I’d go whup on some people, if I were you, too.

Comment by LeftCoastOnlooker

I think they were just jealous because she was a beauty and had pretty dresses 😉 She looks very sweet.

Comment by momto3cubs

That is NOT what I pictured as a flour-sack dress. The lace and buttons sure hide that fact.

My grandmother wore them too – and were so poor that all she had to eat for lunch was a potato, if she was lucky.

Comment by Karmyn R

I don’t blame you for getting angry… I would hate to think of someone I love being bullied!

Right now I am listening to Libera, ‘voice of an angel’. Thank you very much for the tip!!! It makes the world a more beautiful place!!!

Comment by Devon

Isn’t it amazing how one of the things your mom was made fun of for wearing is now such a fashionable trend?
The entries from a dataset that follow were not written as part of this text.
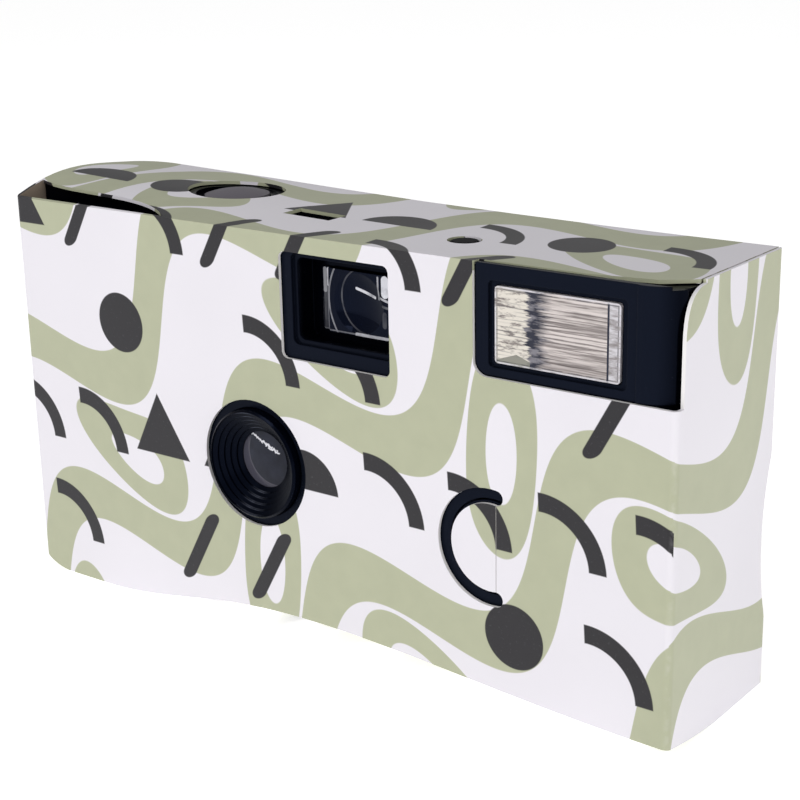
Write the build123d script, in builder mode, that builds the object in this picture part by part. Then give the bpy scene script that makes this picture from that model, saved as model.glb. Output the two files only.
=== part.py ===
"""Disposable 35 mm film camera with flash, in a folded board sleeve.

Millimetres. +X is right as seen from the front, +Y goes back from the lens, +Z is up. The origin is at
the middle of the footprint, on the surface that the camera stands on. Depths are counted back from the
outer face of the front panel.
"""
import os
from math import atan2, cos, degrees, pi, radians, sin, sqrt

from build123d import *

# Board sleeve
body_width = 116.0
sleeve_depth = 31.0
front_height = 61.7
board = 0.5
board_gap = 0.15
board_fold = 1.0
right_drawn_in = 3.0
middle_drawn_in = 1.6
middle_x = 0.0
bulge_reach = 27.0
rear_corner = 5.0
sweep_radius = 40.0
hump_rise = 2.7
middle_rise = 0.75
hump_front_depth = 9.0
hump_rear_inset = 11.0
rise_middle_x = -20.0
arch_height = 3.5
arch_x = -17.0
right_lift = 1.7
foot_round = 3.5
foot_round_width = 7.0
foot_length = 13.0
base_sink = 0.08
lift_shares = (1.2, 1.0, 0.22, 0.0, 0.0, 0.0)
rise_shares = (-0.3, 0.0, 1.0, 1.0, 0.55, 0.45)
waist_depth = 2.4
waist_height = 26.0
waist_z = 22.0
waist_run = 18.0
side_slit = 0.25
side_slit_front = 6.0

# Plastic covers
wall = 1.2
body_corner = 6.0
flash_corner = 5.0
split_depth = 7.5
ledge_drop = 1.5
ledge_depth = 5.8
ledge_length = 32.0
finger_edge_shares = ((1.2, 0.55), (1.75, 0.83))
finger_end_share = 0.97
fit = 0.1
overrun = 2.0

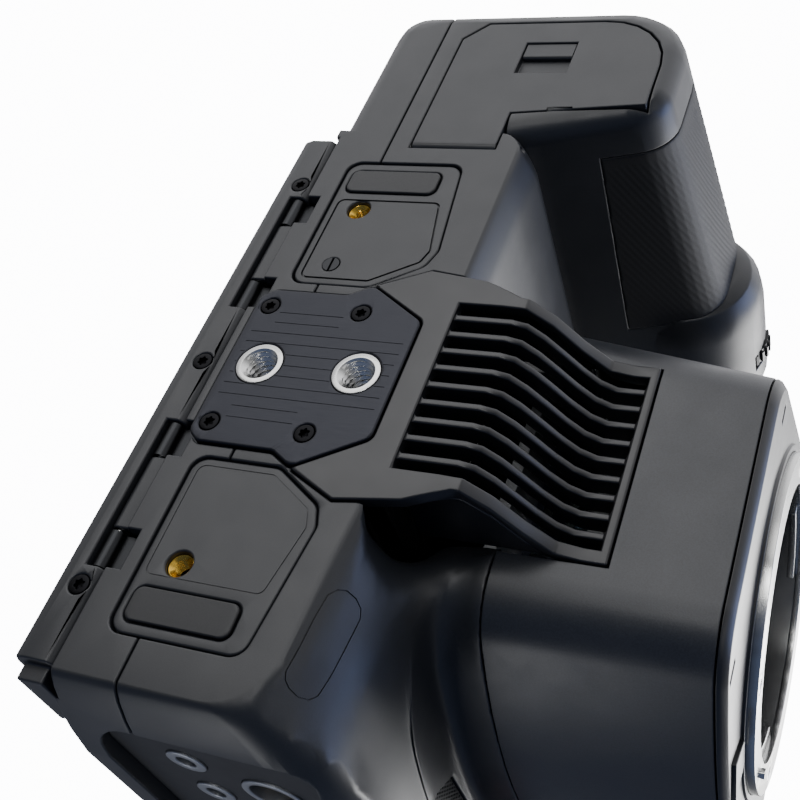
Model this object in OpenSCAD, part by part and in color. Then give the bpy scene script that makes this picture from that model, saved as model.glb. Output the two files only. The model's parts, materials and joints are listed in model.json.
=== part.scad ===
// Digital cinema camera with a side grip, a raised lens housing, a bottom air inlet
// and a tilting rear screen. Millimetres, +Z up, lens facing -Y, grip at -X.
// The origin is the mouth of the front tripod thread, on the base plate's lower face.

/* [Body] */
// Distance from the optical axis to the outside of the grip
grip_out = 108.5; // [107:0.5:111]
// Distance from the optical axis to the port side
port_out = 69.5; // [69:0.5:73]
// Height of the shoulders above the base plate
shoulder_h = 98; // [97.5:0.5:100]
// Rise of the raised top cover above the shoulders
hump_rise = 12; // [11.5:0.5:14]
// Distance of the rear face behind the front thread
body_back = 30; // [30:0.5:32]
// Height of the casing's underside above the base plate's face
floor_lift = 0.6; // [0.5:0.1:0.8]
// Thickness of the casing walls
wall = 2.4; // [2.2:0.1:2.6]
// Gap between two casing pieces
seam = 0.3; // [0.2:0.05:0.4]

/* [Lens mount] */
// Height of the optical axis
axis_h = 65; // [64.5:0.5:66]
// Distance of the lens flange in front of the front thread
flange_front = 71.9; // [71.5:0.1:73]
// Radius of the clear opening in the bayonet ring
throat_r = 27; // [26.5:0.1:27.2]
// Outer radius of the bayonet ring
ring_r = 33; // [32.8:0.1:33.5]
// Distance from the lens flange back to the sensor
flange_depth = 44; // [43.8:0.1:44.5]

/* [Base] */
// Distance between the two tripod threads
thread_pitch = 19.8; // [19.4:0.2:20.4]
// Wall radius of a tripod thread
thread_r = 2.6; // [2.5:0.05:2.8]
// Depth of a tripod thread
thread_len = 8; // [7:0.5:9]
// Number of fins in the air inlet
fin_count = 9; // [7:1:9]

/* [Screen] */
// Width of the screen housing
screen_w = 126; // [125:0.5:127]
// Height of the screen housing
screen_h = 88; // [87:0.5:89]
// Thickness of the screen housing
screen_t = 8.5; // [8.3:0.1:9.5]

/* [Battery] */
// Width of the battery pack, from front to back
battery_w = 38.4; // [37.8:0.1:38.6]
// Thickness of the battery pack
battery_t = 20.6; // [20:0.1:20.8]
// Length of the battery pack
battery_l = 70.8; // [69:0.1:71.5]

/* [Hidden] */
$fn = 64;
hump_h = shoulder_h + hump_rise;
hull_fn = 32;
arc_steps = 6;
cut = 0.5;
skin = 0.01;
layer_t = 0.1;
fit = 0.3;
pin_fit = 0.05;
low_steps = [0, 0.02, 0.06, 0.15, 0.35, 0.65, 1];
round_angles = [0, 30, 60, 90];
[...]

Flour sack prints are everywhere.

She looks adorable!

Comment by Angelina

What cool photos. And knowing your mom, I have a hard time picturing her as shy.

She looks just like your nieces!

Comment by Tiggerlane

ME2. The whooping part!!!

I heard alot about flower sack undies — etc. from my mom.

Comment by Pamela

what a sweet sweet face. There was a lot of work and love put into that dress.

I’ll help you beat up the old and feeble. I think we can take them.

I like your new look.

Comment by Vicki

Your granny had a wonderful talent at making something beautiful–both the dress and your mama!

If you guys need help I’ll jump in and try not to get hurt!